Unveiling LLMs: The Evolution of Latent Representations in a Dynamic Knowledge Graph
Marco Bronzini, Carlo Nicolini, Bruno Lepri, Jacopo Staiano, Andrea Passerini
TL;DR
The paper tackles how LLMs internally encode factual knowledge for claim verification and introduces an end-to-end framework that decodes this latent information into ground predicates using activation patching, then represents the results as a dynamic knowledge graph that evolves across model layers. By applying this approach to FEVER and CLIMATE-FEVER with a 7B LLaMA2 model, the authors demonstrate both local interpretability (entity centrality and multi-hop reasoning) and global interpretability (layer-wise evolution patterns and transaction points). The key contributions are: (i) an activation-patching pipeline that converts token representations into structured facts without training, (ii) a graph-based representation capturing the temporal evolution of knowledge, and (iii) analyses revealing how factual information shifts from word-level to claim-level facts and how representation errors can lead to incorrect evaluations.
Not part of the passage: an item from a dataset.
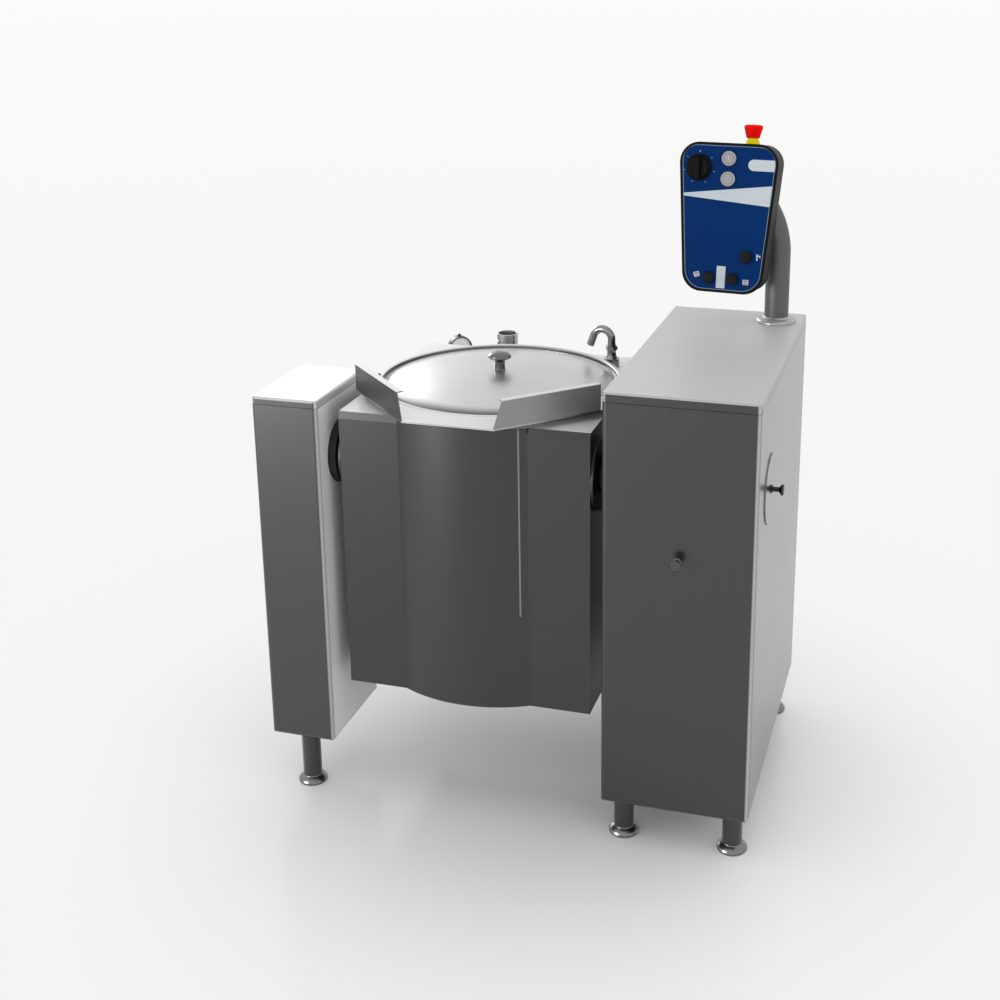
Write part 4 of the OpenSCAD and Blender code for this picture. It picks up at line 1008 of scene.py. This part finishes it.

These insights advance mechanistic interpretability and offer a framework for diagnosing and understanding the factual knowledge resolution process in LLMs with practical implications for bias and reliability.
Abstract
Large Language Models (LLMs) demonstrate an impressive capacity to recall a vast range of factual knowledge. However, understanding their underlying reasoning and internal mechanisms in exploiting this knowledge remains a key research area. This work unveils the factual information an LLM represents internally for sentence-level claim verification. We propose an end-to-end framework to decode factual knowledge embedded in token representations from a vector space to a set of ground predicates, showing its layer-wise evolution using a dynamic knowledge graph. Our framework employs activation patching, a vector-level technique that alters a token representation during inference, to extract encoded knowledge. Accordingly, we neither rely on training nor external models. Using factual and common-sense claims from two claim verification datasets, we showcase interpretability analyses at local and global levels. The local analysis highlights entity centrality in LLM reasoning, from claim-related information and multi-hop reasoning to representation errors causing erroneous evaluation. On the other hand, the global reveals trends in the underlying evolution, such as word-based knowledge evolving into claim-related facts. By interpreting semantics from LLM latent representations and enabling graph-related analyses, this work enhances the understanding of the factual knowledge resolution process.